You could send me a text message with only one or two words and I will still overthink what your sentence meant. You could smile at me from across a crowded room and I will overthink what the look meant. I wish I knew what other people were thinking because I spend so much of my time trying to read their minds.
I’m sorry if my overthinking makes me difficult to love. I’m not trying to cause drama where none exists. I’m only trying to protect my heart.
I don’t want to be the person who gets blindsided when their partner cheats. I don’t want to overlook the red flags. I don’t want to be caught off guard. I would rather see the betrayal coming. I would rather know what is waiting for me down the road.
Since I’m so worried about the what ifs, I pay too much attention to detail. I will notice the slight change in your tone and instead of assuming that you must be tired or had a stressful day at work, I will assume that you are mad at me. That you are hiding something from me. That you want nothing to do with me.
I come across as sensitive because I make a big deal out of things that shouldn’t have been given a second thought. You will make a bad joke, and instead of brushing it off, I will overthink what the words meant. The tiniest problem will snowball into me wondering whether you secretly can’t stand me.

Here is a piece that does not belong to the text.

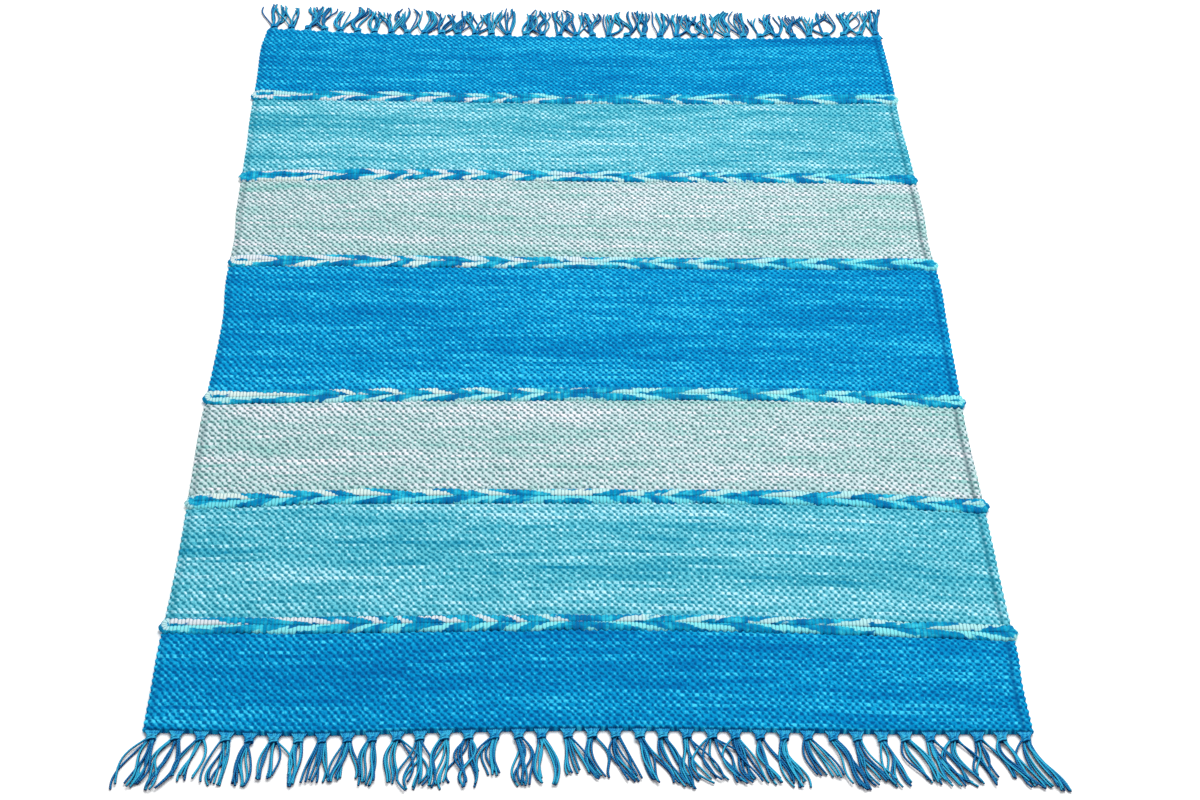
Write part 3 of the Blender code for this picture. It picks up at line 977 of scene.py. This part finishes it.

I’m always ready for things to go wrong. I’m always on edge, observing the people around me to prepare for what happens next.
Even if a relationship is going perfectly well, I will make a list in my head of all the ways it could fall apart. I could get ghosted. I could get cheated on. I could get dumped. I could have my heart shattered and spend years trying to jam the broken pieces back into place.
When the world brings me too much happiness at once, I get suspicious. I assume something horrible is about to happen to balance out my emotions.
When I’m in the shower or driving in my car, I will have arguments with you inside of my head. I will imagine all of the things you might say to me when we talk for real. I might accidentally get mad at you, even though you haven’t done anything wrong yet. I might make myself more paranoid than I have any right to be.
I’m sorry if I become quiet after the smallest thing goes wrong. I’m sorry if it seems like I’m always overreacting. I’m sorry if my overthinking makes me difficult to love.
I’ve been trying to follow my head instead of my heart because I have been hurt before and I’m scared it’s going to happen again. I’m scared you are going to leave. I’m scared you are going to break me apart like all the others who came before you.